Conceivably, such institutions create potential areas of dissidence and conflict, even if they remain far from ensuring democratic accountability.

Electoral authoritarian regimes combine two contradictory dynamics in uneasy coexistence as on one hand they permit multiparty, competitive elections they recognise the principle of democratic legitimacy instead of other sources of legitimacy.

On the other hand, they subvert it in practice using various instruments of authoritarian manipulation. In electoral authoritarian regimes competition is not only within rules but also, and more important, over rules. The rulers have to find a balance between electoral persuasion and electoral manipulation.

This mixture of contradictory elements makes the future of electoral authoritarian regimes highly uncertain and unpredictable. It is pointed out that the game of authoritarian elections may lead to a process of gradual democratisation.

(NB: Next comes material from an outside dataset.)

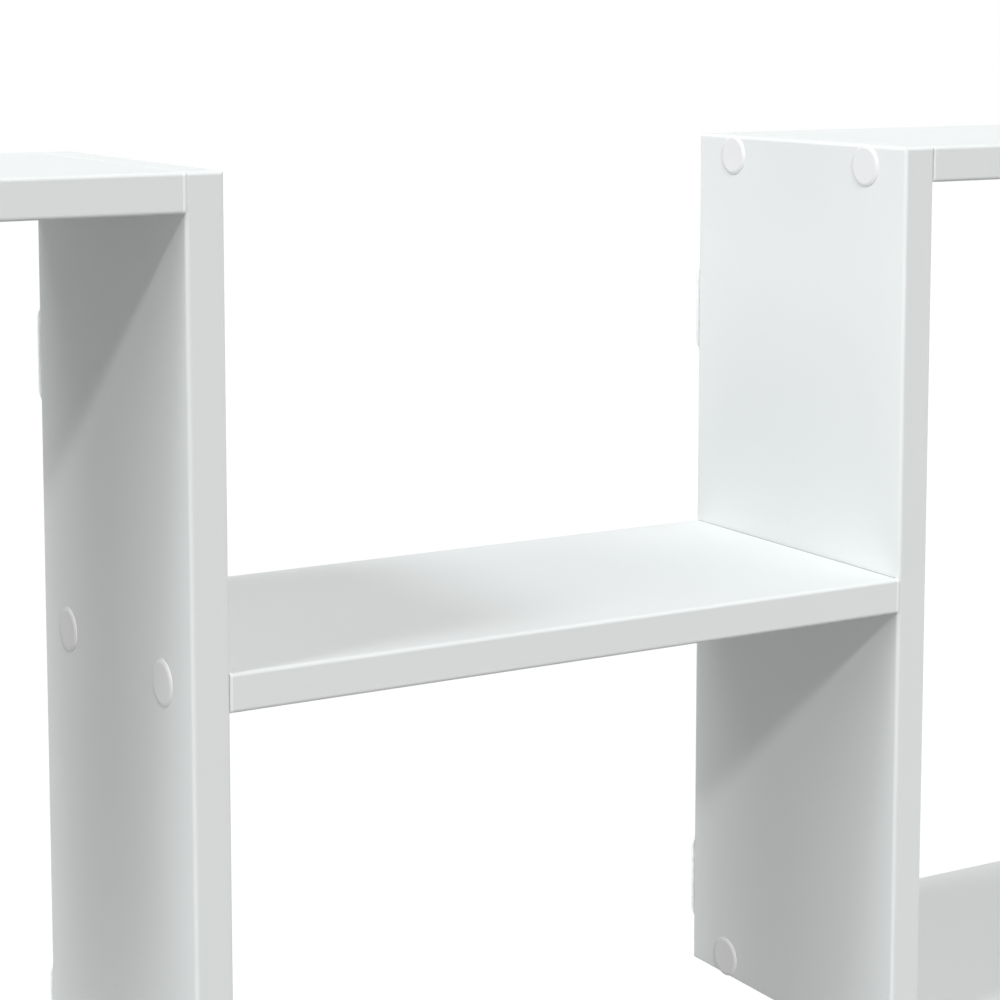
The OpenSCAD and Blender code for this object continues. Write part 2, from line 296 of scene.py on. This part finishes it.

It may lead to democracy through the sudden collapse of authoritarianism and it may also end up in an authoritarian regression. Or such regimes may survive for an extended period, through various successful survival strategies of the rulers.

If looked at the regional distribution of authoritarian regimes, it could be seen that its highest incidence in the Middle East and the North Africa and its lowest in Eastern Europe with sub-Saharan Africa in between.

In South Asia, the democratic governance is on the rise though Pakistan is not one of them. Other regimes including in Sri Lanka and Bangladesh still look over their shoulders as they have strong establishments that always look for opportunities to dictate their terms.

Pakistan is struggling to throw off the yoke of authoritarianism and there is a tough tug of war going on between the establishment and democratic elements and the situation is considered hanging in balance.

In any case, it is expected that the Pakistani democratic elements will be able to change the status quo with the help of popular support.